Obwohl sich der SPD-Bundesparteitag vor zwei Wochen ausdrücklich für eine generelle Tempobegrenzung auf deutschen Autobahnen auf 130 km/h ausgesprochen habe, glaube er nicht, dass es „in den nächsten zwei oder drei Jahren dazu kommen wird“. Dellmann selbst hat sich wiederholt für Tempo 130 ausgesprochen.
Eine Geschwindigkeitsbegrenzung von maximal 130 Kilometer pro Stunde auf Brandenburgs Autobahnen würde nicht nur die Zahl der Unfälle drastisch reduzieren, sondern auch den Verkehrsfluss deutlich erhöhen. Zu diesen Ergebnissen kommt eine vom brandenburgischen Verkehrsministerium in Auftrag gegebene Studie, die Dellmann gestern in Potsdam vorstellte. „Der volkswirtschaftliche Nutzen wäre deutlich größer als die Kosten für längere Fahrtzeiten“, so der Minister. Die Bundesregierung solle deshalb ihre eigenen Untersuchungen aktualisieren und die Brandenburger Erfahrungen prüfen. Ausdrücklich forderte Dellmann das Bundesverkehrsministerium auf, eine ähnliche Studie bundesweit durchzuführen. Das Bundesumweltministerium, so der Minister weiter müsse die Effekte für Umwelt und Klima ermitteln.

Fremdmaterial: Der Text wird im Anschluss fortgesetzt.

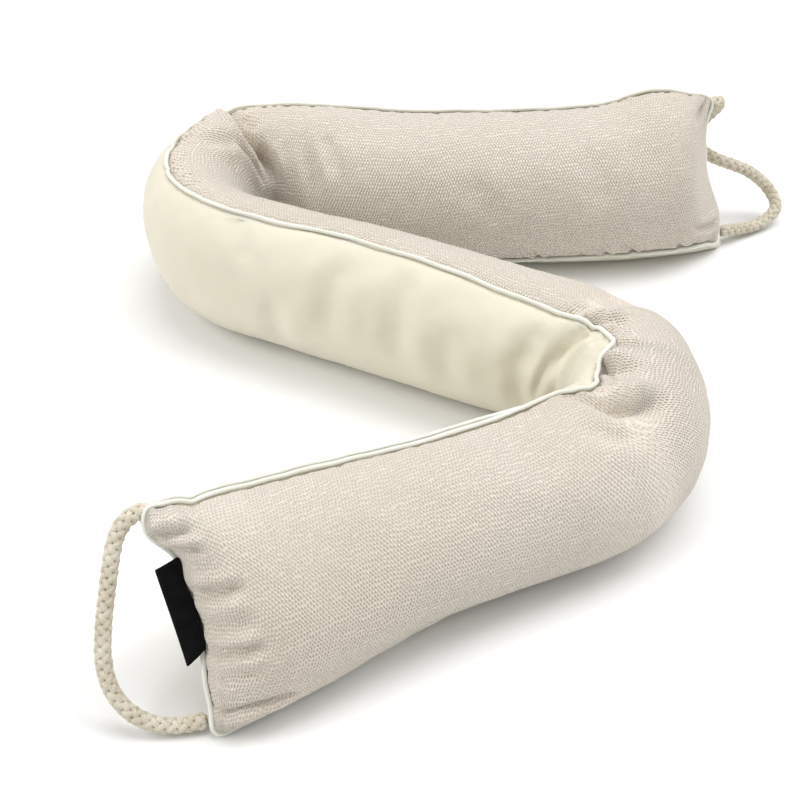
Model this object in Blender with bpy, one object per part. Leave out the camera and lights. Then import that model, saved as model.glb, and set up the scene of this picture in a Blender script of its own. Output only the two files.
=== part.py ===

Um 20 bis 50 Prozent ging laut Studie die Zahl der Unfälle und Verkehrstoten nach Einführung eines Tempolimits auf den betreffenden Brandenburger Autobahnabschnitten zurück. Ein Beispiel dafür ist der rund 60 Kilometer lange Abschnitt der A 24 zwischen den Dreiecken Havelland und Wittstock. Vor Einführung eines Tempolimits von 130 Kilometer pro Stunde im Dezember 2002 gab es hier jährlich zwischen sechs und acht Unfalltote. In den beiden zurückliegenden Jahren zählte die Polizei jeweils nur einen tödlichen Verkehrsunfall. Die Zahl der Schwerverletzten ging von 54 im Jahr 2002 auf 29 im Jahr 2006 zurück. Zwar ereignen sich auf den Abschnitten mit Tempolimit statistisch genau so viele Unfälle, wie auf den freien Pisten – doch die Zahl der schweren Unfälle sei geringer.

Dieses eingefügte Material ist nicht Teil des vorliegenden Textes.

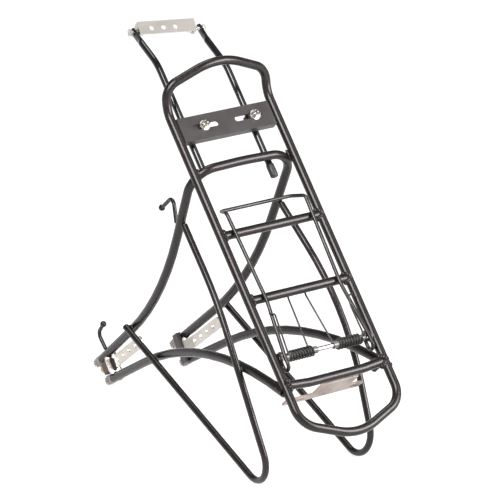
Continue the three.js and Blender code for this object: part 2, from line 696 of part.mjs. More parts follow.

Ebenso erhöhe ein langsameres und gleichmäßigeres Fahren die Kapazität der Fahrbahnen, so die Studie. Pro Tag und Richtung könne eine sechsspurige Autobahn bei Tempo 130 etwa 7200 Fahrzeuge mehr aufnehmen als bei freigegebener Geschwindigkeit.

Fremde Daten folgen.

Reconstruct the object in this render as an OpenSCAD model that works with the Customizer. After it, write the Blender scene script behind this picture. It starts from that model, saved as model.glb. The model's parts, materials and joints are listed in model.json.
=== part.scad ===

Würde auf den freigegebenen Strecken das Tempo zwangsweise gedrosselt, prognostiziert die Studie eine Verringerung der jährlichen Unfallkosten von derzeit 45 auf 33 Millionen Euro.
Für die Studie wurden an sieben festinstallierten Messpunkten an Brandenburgs Autobahnen, an denen die Geschwindigkeit aller Autos gemessen werden kann, auch die Durchschnittsgeschwindigkeit für jede Fahrspur gemessen. Am Messpunkt auf der je Fahrtrichtung dreispurigen A9 bei Niemegk wurde demnach am Messtag auf der linken Spur eine Durchschnittsgeschwindigkeit von 164 km/h gemessen; 15 Prozent aller Fahrzeuge auf der Spur seien schneller als 227 km/h gefahren, so Deilmann. Selbst auf der langsamen rechten Spur, auf der zudem der auf Tempo 80 oder 90 gedrosselte Lkw-Verkehr unterwegs ist, fuhren 15 Prozent aller Fahrzeuge mehr als 143 km/h.